Ketika kembali dari balikpapan karena libur akhir semester telah
selesai.. tangga pnumpang dari kapal ferry yng z tumpamgi perlahan-lahan
menurunkan tangganya. Para penumpang yang akan turun z lihat sudah
bersiap-siap di depan pintu tangga, karena sudah di jemput oleh
keluarga. suasana pelabuhan makassar penuh sesak seperti biasa.
Sementara
itu, dari depan mlut tangga, saya lihat beberapa orang porter/buruh
angkut berlomba lebih dulu masuk ke ferrry yg tangganya blum spenuhnya
trun. Mereka berpacu dengan tangga, persis dengan kehidupan mereka yang
terus berpacu dengan tekanan kehidupan kota makassar. Saat tangga
telah
benar" sampaii, kesibukan penumpang yang turun dan porter yang
berebut menawarkan jasa kian kental terasa. Sementara d luar sana saya
lihat kesibukan kaum urban yang akan menggunakan kapal ferry jg. Mereka
kebanyakan berdiri,karena fasilitas tempat duduk kurang memadai.
Sebuah lagu lama d pelabuhan makassar yang selalu dan selalu diputar
dengan setia.
Tiba-tiba terdengar suara anak kecil membuyarkan
keasyikan saya mengamati perilaku orang-orang di makassar. Saya lihat
seorang bocah berumur sekitar 10 tahun berdiri disamping saya. Kondisi
fisiknya menggambarkan tekanan kehidupan yang berat baginya.
Kulitnya
hitam dekil dengan baju kumal dan robek-robek disana-sini. Tubuhnya
kurus kering tanda kurang gizi. “Ya?” Tanya saya kepada anak itu karena
saya tadi konsentrasi saya melihat orang-orang di luar kpal. “Maaf,
apakah air minum itu sudah tidak kk butuhkan lg ?” katanya dengan bhsa
makassar n penuh sopan sambil jarinya menunjuk air minum di atas tempat
makanan dan minum samping jendela. Pandangan saya segera mengikuti
arah telunjuk si bocah. Oh, air minum dalam kemasan gelas dari katering
kapal yang tidak saya minum. Saya bahkan sudah tidak peduli sama
sekali dengan air itu. Semalam saya hanya minta air minum dalam kemasan
gelas untuk jaga-jaga dan menolak nasi yang diberikan oleh pramugara.

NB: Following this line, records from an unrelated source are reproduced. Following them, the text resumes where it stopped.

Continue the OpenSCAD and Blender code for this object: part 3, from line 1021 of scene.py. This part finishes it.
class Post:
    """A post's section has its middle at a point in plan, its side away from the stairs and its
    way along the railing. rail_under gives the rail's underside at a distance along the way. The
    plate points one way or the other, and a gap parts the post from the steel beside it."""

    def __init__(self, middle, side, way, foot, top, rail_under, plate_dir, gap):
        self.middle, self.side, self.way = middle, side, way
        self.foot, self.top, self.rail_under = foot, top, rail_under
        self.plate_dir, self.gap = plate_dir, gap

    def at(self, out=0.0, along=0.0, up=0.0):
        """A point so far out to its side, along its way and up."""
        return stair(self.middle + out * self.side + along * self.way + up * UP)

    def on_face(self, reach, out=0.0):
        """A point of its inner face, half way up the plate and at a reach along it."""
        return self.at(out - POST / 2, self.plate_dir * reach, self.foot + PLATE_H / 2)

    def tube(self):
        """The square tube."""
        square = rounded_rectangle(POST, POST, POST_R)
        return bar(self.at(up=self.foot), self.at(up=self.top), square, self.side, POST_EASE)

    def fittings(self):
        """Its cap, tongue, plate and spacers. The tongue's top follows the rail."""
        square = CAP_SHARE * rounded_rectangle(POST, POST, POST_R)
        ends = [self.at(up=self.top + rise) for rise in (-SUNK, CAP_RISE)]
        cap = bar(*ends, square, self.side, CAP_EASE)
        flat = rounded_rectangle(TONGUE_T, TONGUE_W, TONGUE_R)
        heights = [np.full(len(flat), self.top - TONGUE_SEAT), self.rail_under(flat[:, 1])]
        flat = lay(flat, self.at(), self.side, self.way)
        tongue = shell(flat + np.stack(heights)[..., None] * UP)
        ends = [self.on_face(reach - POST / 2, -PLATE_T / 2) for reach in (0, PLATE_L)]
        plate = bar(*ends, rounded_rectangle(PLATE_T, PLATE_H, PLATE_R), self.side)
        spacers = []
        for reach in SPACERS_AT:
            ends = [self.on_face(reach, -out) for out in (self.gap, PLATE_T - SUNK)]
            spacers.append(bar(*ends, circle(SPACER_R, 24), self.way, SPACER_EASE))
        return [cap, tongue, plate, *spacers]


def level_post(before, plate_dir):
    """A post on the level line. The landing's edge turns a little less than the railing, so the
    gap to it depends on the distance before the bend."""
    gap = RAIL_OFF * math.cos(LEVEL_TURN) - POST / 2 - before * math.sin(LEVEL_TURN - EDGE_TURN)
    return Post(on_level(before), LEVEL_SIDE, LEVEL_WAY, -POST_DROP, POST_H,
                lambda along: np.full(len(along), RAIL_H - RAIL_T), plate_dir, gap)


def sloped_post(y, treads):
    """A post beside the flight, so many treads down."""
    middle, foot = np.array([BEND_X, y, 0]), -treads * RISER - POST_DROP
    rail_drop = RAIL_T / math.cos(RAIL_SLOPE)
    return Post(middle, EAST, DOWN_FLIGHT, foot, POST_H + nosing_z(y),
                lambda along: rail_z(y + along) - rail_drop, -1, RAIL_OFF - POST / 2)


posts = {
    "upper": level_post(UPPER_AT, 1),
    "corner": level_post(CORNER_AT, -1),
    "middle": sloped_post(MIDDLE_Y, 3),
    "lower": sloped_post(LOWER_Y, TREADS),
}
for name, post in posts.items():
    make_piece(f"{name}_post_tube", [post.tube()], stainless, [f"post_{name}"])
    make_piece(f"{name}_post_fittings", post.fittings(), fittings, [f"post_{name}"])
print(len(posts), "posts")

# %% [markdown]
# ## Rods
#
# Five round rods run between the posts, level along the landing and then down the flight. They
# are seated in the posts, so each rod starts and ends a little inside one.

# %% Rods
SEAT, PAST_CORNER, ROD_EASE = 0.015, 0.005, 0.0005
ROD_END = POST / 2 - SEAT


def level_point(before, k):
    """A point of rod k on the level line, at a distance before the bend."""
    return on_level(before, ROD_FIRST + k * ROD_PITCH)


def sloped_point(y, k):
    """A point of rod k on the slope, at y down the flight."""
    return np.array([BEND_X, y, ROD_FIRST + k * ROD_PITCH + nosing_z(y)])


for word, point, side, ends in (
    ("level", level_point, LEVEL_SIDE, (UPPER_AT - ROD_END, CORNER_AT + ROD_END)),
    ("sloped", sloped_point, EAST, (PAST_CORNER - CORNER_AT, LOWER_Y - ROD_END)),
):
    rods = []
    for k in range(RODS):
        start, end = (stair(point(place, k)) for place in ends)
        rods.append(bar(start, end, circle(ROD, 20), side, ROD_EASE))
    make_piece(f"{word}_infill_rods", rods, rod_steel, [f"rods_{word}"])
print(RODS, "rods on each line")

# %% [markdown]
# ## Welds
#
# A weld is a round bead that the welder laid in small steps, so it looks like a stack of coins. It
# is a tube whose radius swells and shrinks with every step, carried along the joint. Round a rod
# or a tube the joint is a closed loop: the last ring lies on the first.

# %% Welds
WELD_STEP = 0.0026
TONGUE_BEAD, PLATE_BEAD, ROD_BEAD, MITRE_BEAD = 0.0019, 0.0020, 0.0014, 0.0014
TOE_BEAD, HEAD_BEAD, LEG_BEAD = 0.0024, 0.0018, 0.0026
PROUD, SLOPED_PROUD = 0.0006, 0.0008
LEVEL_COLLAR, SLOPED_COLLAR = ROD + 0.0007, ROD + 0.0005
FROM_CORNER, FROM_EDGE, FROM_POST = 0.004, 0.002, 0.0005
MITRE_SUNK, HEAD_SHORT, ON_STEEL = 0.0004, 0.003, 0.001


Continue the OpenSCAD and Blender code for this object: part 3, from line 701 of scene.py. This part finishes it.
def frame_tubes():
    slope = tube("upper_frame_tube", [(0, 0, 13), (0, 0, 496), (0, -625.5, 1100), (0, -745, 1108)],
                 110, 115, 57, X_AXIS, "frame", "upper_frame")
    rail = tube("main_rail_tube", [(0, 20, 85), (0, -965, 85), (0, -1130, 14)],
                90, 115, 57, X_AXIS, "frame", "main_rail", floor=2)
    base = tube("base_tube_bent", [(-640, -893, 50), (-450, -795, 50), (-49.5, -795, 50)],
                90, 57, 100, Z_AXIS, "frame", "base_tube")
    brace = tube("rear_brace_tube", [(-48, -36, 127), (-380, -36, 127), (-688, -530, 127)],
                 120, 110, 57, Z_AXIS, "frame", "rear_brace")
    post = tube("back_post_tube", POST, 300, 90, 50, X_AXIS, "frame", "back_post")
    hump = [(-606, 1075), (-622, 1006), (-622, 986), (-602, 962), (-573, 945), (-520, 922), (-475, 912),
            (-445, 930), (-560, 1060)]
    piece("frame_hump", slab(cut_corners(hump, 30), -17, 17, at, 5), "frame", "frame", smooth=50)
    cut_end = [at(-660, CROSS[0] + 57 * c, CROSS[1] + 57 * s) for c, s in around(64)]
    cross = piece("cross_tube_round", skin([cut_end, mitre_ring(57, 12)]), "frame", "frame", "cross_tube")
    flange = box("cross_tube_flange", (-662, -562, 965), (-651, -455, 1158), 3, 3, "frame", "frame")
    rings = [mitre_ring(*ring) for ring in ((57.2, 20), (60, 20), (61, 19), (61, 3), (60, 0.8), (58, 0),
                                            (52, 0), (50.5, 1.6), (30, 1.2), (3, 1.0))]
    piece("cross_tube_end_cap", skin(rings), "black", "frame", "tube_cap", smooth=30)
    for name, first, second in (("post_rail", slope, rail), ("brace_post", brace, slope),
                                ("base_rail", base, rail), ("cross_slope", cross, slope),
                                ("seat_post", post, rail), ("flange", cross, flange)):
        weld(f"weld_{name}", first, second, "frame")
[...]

Perut saya sudah cukup terisi dengan mkan snack..
“Tidak. Mau ?
Nih…” kata saya sambil memberikan air minum kemasan gelas kepada bocah
itu. Diterimanya air itu dengan senyum simpul. Senyum yang tulus.
Beberapa
menit kemudian, saya lihat dari balik jendela kapal, bocah tadi
berjalan beririringan dengan 3 orang temannya. Masing-masing membawa
tas kresek di tangannya. Ke empat anak itu kemudian duduk melingkar
di lantai . Mereka duduk begitu saja. Mereka tidak repot-repot
membersihkan lantai yang terlihat kotor. Masing- masing kemudian
mengeluarkan isi tas kresek masing-masing.
Setelah saya
perhatikan, rupanya isinya adalah “harta karun” yang mereka temukan di
atas kapal. Saya lihat ada roti yang tinggal separoh, jeruk , juga
separuh; sisa nasi catering kapal, dan air minum dalam kemasan gelas.
Selanjutnya
dengan rukun mereka saling berbagi “harta karun” temuan mereka dari
kereta. Saya lihat bocah paling besar menciumi nasi bekas catering
kereta untuk memastikan apakah sudah basi atau belum. Tanpa menyentuh
sisa makanan, kotak nasi itu kemudian disodorkan pada temannya. Oleh
temannya, nasi sisa tersebut juga dibaui. Kemudian, dia tertawa dengan
penuh gembira sambil mengangkat tinggi-tinggi sepotong paha ayam
goreng. Saya lihat, paha ayam goreng itu sudah tidak utuh. Nampak jelas
bekas gigitan seseorang.
Tapi si bocah tidak peduli, dengan lahap
paha ayam itu dimakannya. Demikian juga makanan sisa lainnya. Mereka
makan dengan penuh lahap. Sungguh, sebuah “pesta” yang luar biasa.
Pesta kemudian diakhiri dengan berbagi air minum dalam kemasan gelas !
Menyaksikan
itu semua, saya jadi tertegun. Saya lihat sendiri persis di depan
mata, potret anak-anak kurang beruntung yang mencoba bertahan dari
kerasnya kehidupan. Nampaknya hidup mereka adalah apa yang mereka
peroleh hari itu. Hidup adalah hari ini. Besok adalah mimpi dan misteri.